В июле 1942 года командование Брянского фронта, опасаясь прорыва немцев к Воронежу, создало группу войск под командованием Катукова, в которую вошли, кроме 1-го танкового корпуса, 16-й танковый корпус и 15-я стрелковая дивизия. Перед группой была поставлена задача: «Упорной, активной обороной и нанесением частных ударов не допускать расширения фронта, прорыва противника и развитие его успеха в северном и северо-восточном направлении. Всеми средствами уничтожать его живую силу и технику и, с началом наступления главных ударных сил, активными действиями во фланг и тыл противнику отрезать ему пути отхода, не допускать подвоза новых резервов, уничтожая их на рубеже р. Кшень».[5]
Одиннадцать дней шли непрерывные бои. Села Огрызково, Бобраки и Новая Жизнь несколько раз переходили из рук в руки. Изменялась обстановка, и я менял огневую позицию батареи. Случалось и такое: только мои батарейцы установят пушки, как следует приказ Мироненко — немедленно сниматься с места и перебазироваться в другой район. Делать нечего, подгоняли машины, цепляли орудия и уезжали на новые позиции.
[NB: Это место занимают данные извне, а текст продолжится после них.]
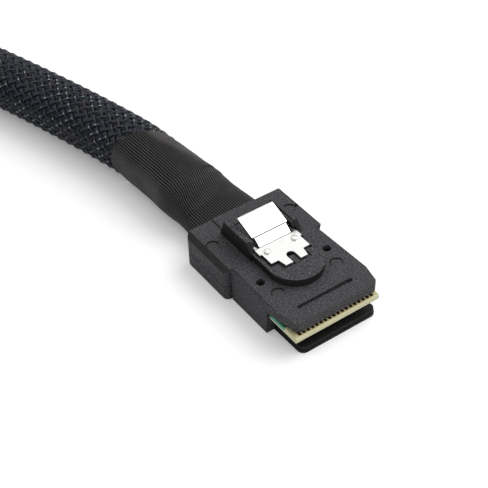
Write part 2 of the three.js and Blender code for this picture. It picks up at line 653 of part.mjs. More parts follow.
const contactOutline = outline([
  [contactRear, contactBottom], [contactRear + 1.4, contactBottom],
  [contactRear + contactLength * 0.7, contactBottom + 0.6], [contactRear + contactLength, contactBottom + 0.2],
  [contactRear + contactLength, contactBottom + 0.2 + contactThickness],
  [contactRear + contactLength * 0.7, contactBottom + 0.6 + contactThickness],
  [contactRear + 1.4, contactBottom + contactThickness], [contactRear, contactBottom + contactThickness],
]);
const contactsPerPlug = 7;
const leadPlaces = [[-1, true], [-1, false], [1, false], [1, true]];
leadPlaces.forEach(([side, upper], i) => {
  const number = i + 1;
  const points = leadRoute(side, upper);
  addPiece(`lead_${number}`, tube(points, leadDiameter, leadSides, leadSteps), leadJacket);
  const plug = new THREE.Group();
  const [endX, endY] = points[points.length - 1];
  plug.position.set(endX, endY, 0);
  plug.rotation.z = Math.PI;
  cable.add(plug);
  addPiece(`plug_boot_${number}`, loft(bootStations, 20), plugPlastic, plug);
  addPiece(`plug_body_${number}`, plugBodySolid(), plugPlastic, plug);
  for (let k = 0; k < contactsPerPlug; k += 1) {
    const y = (k - (contactsPerPlug - 1) / 2) * contactPitch - slotKeyWidth / 2 + 0.3;
    addPiece(`plug_contact_${number}_${k + 1}`, across(contactOutline, y - contactWidth / 2,
      y + contactWidth / 2), gold, plug);
  }
});

export default cable;
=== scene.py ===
import math
import bpy
import bmesh
import numpy as np
from mathutils import Matrix, Vector


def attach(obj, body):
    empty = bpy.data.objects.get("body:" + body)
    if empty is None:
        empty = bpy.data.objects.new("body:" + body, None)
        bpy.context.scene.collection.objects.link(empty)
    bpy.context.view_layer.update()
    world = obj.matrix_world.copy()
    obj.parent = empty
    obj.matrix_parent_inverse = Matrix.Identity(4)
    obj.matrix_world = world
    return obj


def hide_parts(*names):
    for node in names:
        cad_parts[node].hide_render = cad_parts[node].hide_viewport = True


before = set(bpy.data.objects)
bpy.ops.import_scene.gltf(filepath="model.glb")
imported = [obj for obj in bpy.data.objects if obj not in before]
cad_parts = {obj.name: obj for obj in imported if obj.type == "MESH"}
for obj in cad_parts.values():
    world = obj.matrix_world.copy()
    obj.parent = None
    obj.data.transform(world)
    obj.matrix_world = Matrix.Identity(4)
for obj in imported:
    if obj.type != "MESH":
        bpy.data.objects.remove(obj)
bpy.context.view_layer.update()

# The picture: a long lens looks down at about forty degrees on the plug's front and left side,
# with the trunk running out of the left edge of the frame.
frame_pixels = 488
focal_pixels = 1120.03
sensor_width = 36
camera_place = Vector((0.102083, -0.075993, 0.124022))
camera_right = Vector((0.5770, 0.8163, -0.0254))
camera_up = Vector((-0.5372, 0.4028, 0.7411))
lens = bpy.data.cameras.new("photo_view")
lens.sensor_width = sensor_width
lens.lens = focal_pixels / frame_pixels * sensor_width
lens.clip_start = 0.005
camera = bpy.data.objects.new("photo_view", lens)
bpy.context.collection.objects.link(camera)
camera_back = camera_right.cross(camera_up).normalized()
camera_up = camera_back.cross(camera_right).normalized()
turn = Matrix((camera_right.normalized(), camera_up, camera_back)).transposed()
camera.matrix_world = Matrix.Translation(camera_place) @ turn.to_4x4()
bpy.context.scene.camera = camera
bpy.context.scene.view_settings.view_transform = "Standard"


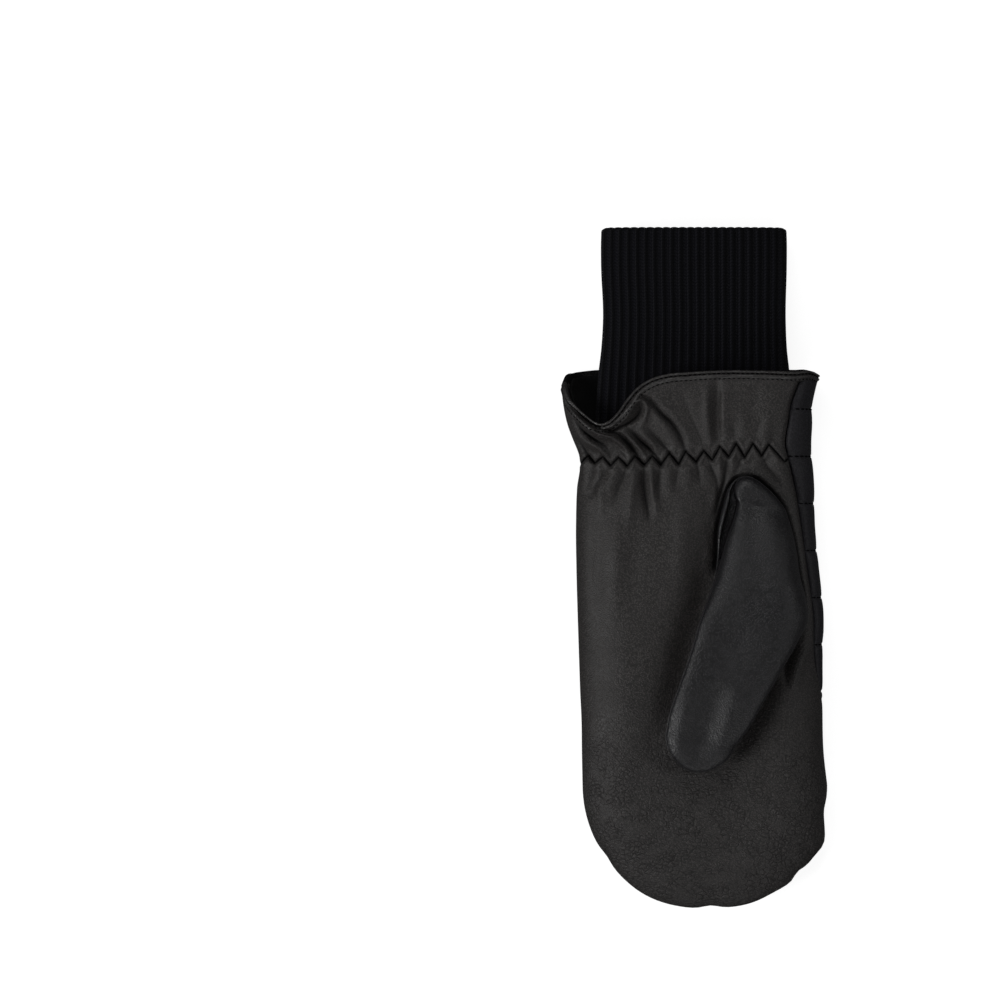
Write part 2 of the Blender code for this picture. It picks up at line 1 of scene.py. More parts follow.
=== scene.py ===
"""A leather mitten, lying with its palm up and its fingers towards -Y, photographed from straight above.

The shapes come from the same tables as the solids, divided more finely, with the gathers, seams, stitches,
quilting and knit that the solids leave out. The tables are in millimetres and the objects in metres.
"""

from bisect import bisect_right
from collections import namedtuple
from contextlib import contextmanager
import math

import bmesh
import bpy
import numpy as np
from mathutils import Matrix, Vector


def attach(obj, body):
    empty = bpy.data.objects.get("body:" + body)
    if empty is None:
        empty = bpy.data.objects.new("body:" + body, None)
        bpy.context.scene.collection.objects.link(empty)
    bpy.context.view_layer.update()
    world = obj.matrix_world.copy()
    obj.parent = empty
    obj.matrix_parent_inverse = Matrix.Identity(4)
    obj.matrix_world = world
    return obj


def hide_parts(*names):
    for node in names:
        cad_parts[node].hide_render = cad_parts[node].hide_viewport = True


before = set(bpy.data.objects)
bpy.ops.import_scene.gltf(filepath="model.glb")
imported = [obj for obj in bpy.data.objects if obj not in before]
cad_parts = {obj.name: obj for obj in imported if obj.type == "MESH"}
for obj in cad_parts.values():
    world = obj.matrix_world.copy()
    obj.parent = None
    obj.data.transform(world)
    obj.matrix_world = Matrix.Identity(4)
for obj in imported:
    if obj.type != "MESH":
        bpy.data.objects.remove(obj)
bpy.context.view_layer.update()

METRES = 0.001
TINY = 1e-6

# Thicknesses of the sheets
LEATHER = 2.0
PADDED_BACK = 3.0
LINING = 1.0
KNIT = 2.4
GAP = 0.3

# Rounding of the hand's long edges, measured in from the outline
UPPER_ROUNDING = 24.0
LOWER_ROUNDING = 12.0

# Lines across the hand
RIM = 86.0
BINDING_WIDTH = 4.4
LEATHER_TOP = RIM - BINDING_WIDTH + GAP
WRIST = 50.0
WRIST_PINCH = 0.7
WRIST_PINCH_REACH = 4.5
LAST_SECTION = -100.0

# Quilting of the back: channels across the hand, with a stitched line between each two
QUILT_FIRST = 72.8
QUILT_PITCH = 21.6
QUILT_LINES = 11
QUILT_DEPTH = 0.4
QUILT_REACH = 6.0
QUILT_CUT = 0.5  # the stitched line's own groove
QUILT_CUT_REACH = 0.5
QUILT_PUCKER = 0.25
QUILT_PUCKER_PITCH = 5.5
QUILT_PUCKER_TURN = 0.3  # millimetres for each degree round the edge
QUILT_STITCH_PITCH = 3.0
QUILT_STITCH_LENGTH = 2.5
QUILT_ROWS = (0, 0.35, 0.8, 1.4, 2.4, 3.8, 5.6, 8.0, 10.2)  # distances from each line

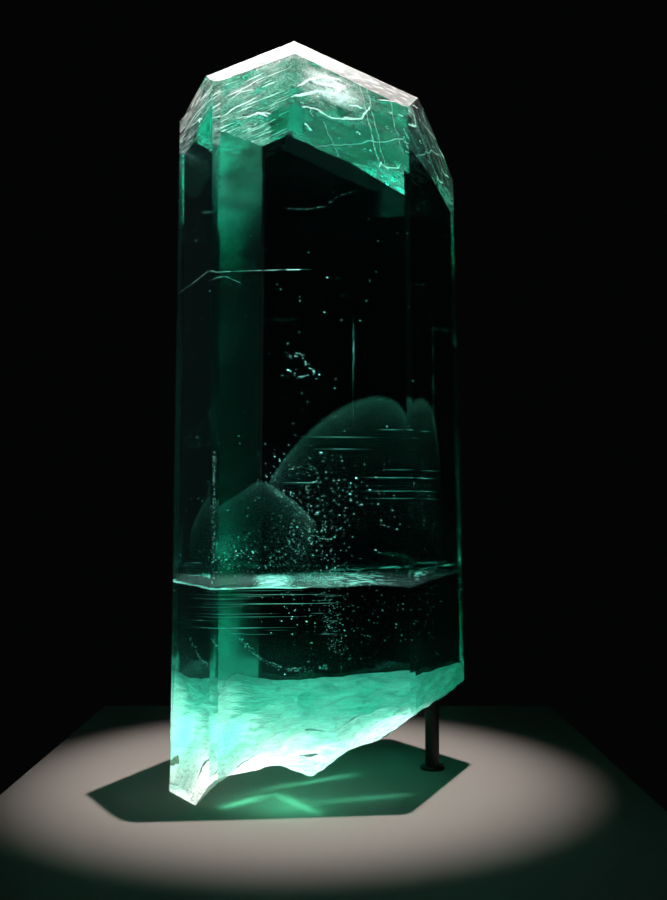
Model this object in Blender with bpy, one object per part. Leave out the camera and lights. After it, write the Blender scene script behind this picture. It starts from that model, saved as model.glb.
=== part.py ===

Нам часто приходилось вести огонь с закрытых позиций, а то и прямой наводкой. Так было у села Огрызково, куда прорвались немецкие танки и пехота. Тогда мы вели огонь из четырех пушек. Комиссар батареи Александр Федоров подносил снаряды, наводчик первого орудия матрос-балтиец Томилин, сбросив гимнастерку и оставшись в одной тельняшке, быстро и сноровисто наводил орудие на цель, при этом успевал покрикивать молодым бойцам: «Торопись, салаги, дадим еще огоньку фрицам!» Я откровенно любовался работой Томилина. Вот что значит «БЧ-2»! Это я потом узнал, что «БЧ-2» — это артиллерийская служба на корабле.
А между тем немцы продолжали лезть вперед, обтекая нашу огневую позицию с флангов. Тогда я не знал, что нашу бригаду с одним мотострелковым батальоном, без поддержки танков, Катуков оставил закрывать брешь, образовавшуюся в ходе боев. Его приказ был жестким: любой ценой продержаться сутки, задержать противника. Это означало, что мотострелковая бригада отдана была немцам на съедение.
Перед нами замаячили танки с крестами на борту, за танками шли цепи автоматчиков. Моя батарея оказалась без какого бы то ни было прикрытия. Я понимал, что ситуация критическая, из которой мы выберемся с трудом или не выберемся вообще. Приказываю командирам трех орудий сниматься немедленно и занять огневую позицию южнее деревни Жерновка. Командиру четвертого орудия сержанту Пампейну и наводчику Богатыреву — оставаться на месте и прикрывать отход батареи.
Днем прошел дождь, и все полевые дороги совсем раскисли. Двигаться по ним, преодолевать лощины и овраги было особенно тяжело. Наши машины с пушками на прицепе шли черепашьим ходом. Наконец выбрались на дорогу, от которой еще исходил легкий влажный пар.
Проскочив Жерновку, мы начали устанавливать пушки. Но пушка сержанта Пампейна до сих пор не появлялась даже на горизонте. В душу закралась тревога — уж не разбита ли? Пока батарейцы готовились к бою, я отправился на поиски пропавшей пушки. В обычный ЗИС-5 с надетыми на колеса цепями приказал посадить десять бойцов. По дороге нас обстрелял «мессер», сделав два захода. Но все обошлось благополучно, мы лишь выпачкались в грязи.